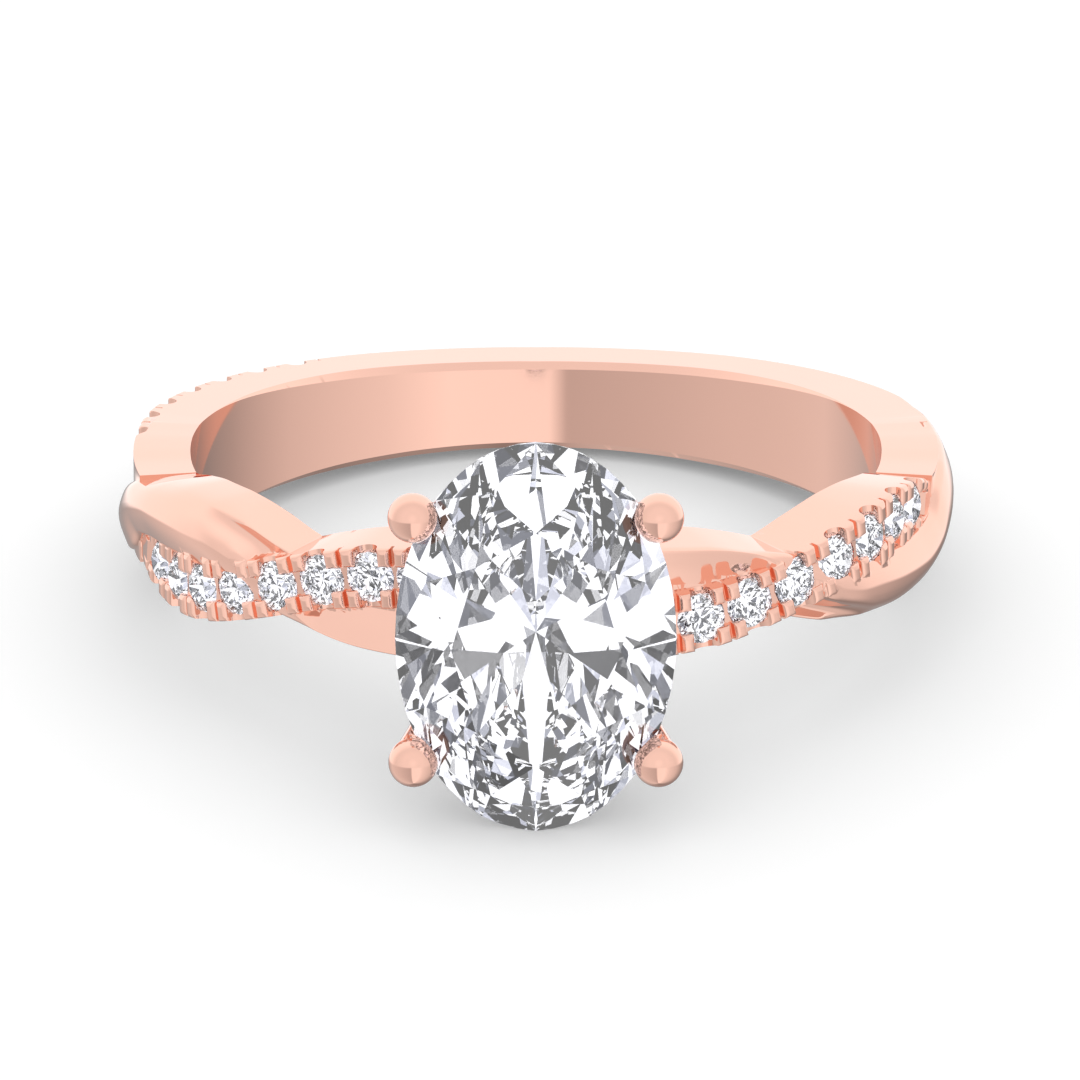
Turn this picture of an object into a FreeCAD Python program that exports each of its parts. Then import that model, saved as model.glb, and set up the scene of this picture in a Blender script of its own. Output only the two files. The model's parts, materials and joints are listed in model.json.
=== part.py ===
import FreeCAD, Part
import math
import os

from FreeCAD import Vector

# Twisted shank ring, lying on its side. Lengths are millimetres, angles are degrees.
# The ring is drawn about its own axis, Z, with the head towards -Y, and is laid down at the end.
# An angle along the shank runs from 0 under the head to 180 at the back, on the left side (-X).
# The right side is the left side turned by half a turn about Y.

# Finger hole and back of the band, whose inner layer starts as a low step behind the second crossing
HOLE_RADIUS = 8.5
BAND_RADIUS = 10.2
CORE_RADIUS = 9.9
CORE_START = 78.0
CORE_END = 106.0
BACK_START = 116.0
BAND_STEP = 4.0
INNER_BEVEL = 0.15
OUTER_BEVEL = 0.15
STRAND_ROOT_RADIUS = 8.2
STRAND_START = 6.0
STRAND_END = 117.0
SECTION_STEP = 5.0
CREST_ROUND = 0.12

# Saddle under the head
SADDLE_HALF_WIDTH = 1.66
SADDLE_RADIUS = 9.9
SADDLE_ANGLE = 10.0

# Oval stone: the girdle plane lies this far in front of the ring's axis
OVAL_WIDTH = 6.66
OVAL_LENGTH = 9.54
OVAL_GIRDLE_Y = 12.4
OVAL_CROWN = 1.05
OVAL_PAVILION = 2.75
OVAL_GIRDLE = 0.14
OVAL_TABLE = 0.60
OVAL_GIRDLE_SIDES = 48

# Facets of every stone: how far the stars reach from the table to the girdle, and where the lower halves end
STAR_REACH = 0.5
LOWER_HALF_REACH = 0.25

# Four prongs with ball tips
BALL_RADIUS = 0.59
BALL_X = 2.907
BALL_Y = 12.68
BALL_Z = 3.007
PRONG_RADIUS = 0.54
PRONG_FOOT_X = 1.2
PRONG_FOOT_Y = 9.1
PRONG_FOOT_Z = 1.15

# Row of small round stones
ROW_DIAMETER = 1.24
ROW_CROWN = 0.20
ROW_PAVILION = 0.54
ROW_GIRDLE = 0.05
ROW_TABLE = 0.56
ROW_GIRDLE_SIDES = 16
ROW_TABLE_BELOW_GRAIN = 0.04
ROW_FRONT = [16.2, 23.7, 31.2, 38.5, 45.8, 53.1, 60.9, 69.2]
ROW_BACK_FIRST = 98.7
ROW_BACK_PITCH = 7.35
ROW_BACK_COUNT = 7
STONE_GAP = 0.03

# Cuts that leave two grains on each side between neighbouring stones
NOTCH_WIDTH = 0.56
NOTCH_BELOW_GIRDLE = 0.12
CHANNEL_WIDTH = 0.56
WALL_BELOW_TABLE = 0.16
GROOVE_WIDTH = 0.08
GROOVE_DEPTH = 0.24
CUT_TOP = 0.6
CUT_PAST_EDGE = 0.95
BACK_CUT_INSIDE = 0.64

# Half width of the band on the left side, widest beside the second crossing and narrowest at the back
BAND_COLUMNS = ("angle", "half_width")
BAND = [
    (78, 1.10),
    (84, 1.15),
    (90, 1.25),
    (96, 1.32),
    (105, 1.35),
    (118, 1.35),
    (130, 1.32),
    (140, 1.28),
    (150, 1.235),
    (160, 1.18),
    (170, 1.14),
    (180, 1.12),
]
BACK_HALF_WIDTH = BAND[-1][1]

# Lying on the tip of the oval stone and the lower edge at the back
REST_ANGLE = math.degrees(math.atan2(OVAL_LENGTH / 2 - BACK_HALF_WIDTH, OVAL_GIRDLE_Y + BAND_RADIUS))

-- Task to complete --
Look above for lines with the word "FreeCAD" and copy them all.

-- Solution to the problem --
Turn this picture of an object into a FreeCAD Python program that exports each of its parts. Then import that model, saved as model.glb, and set up the scene of this picture in a Blender script of its own. Output only the two files. The model's parts, materials and joints are listed in model.json.
import FreeCAD, Part
from FreeCAD import Vector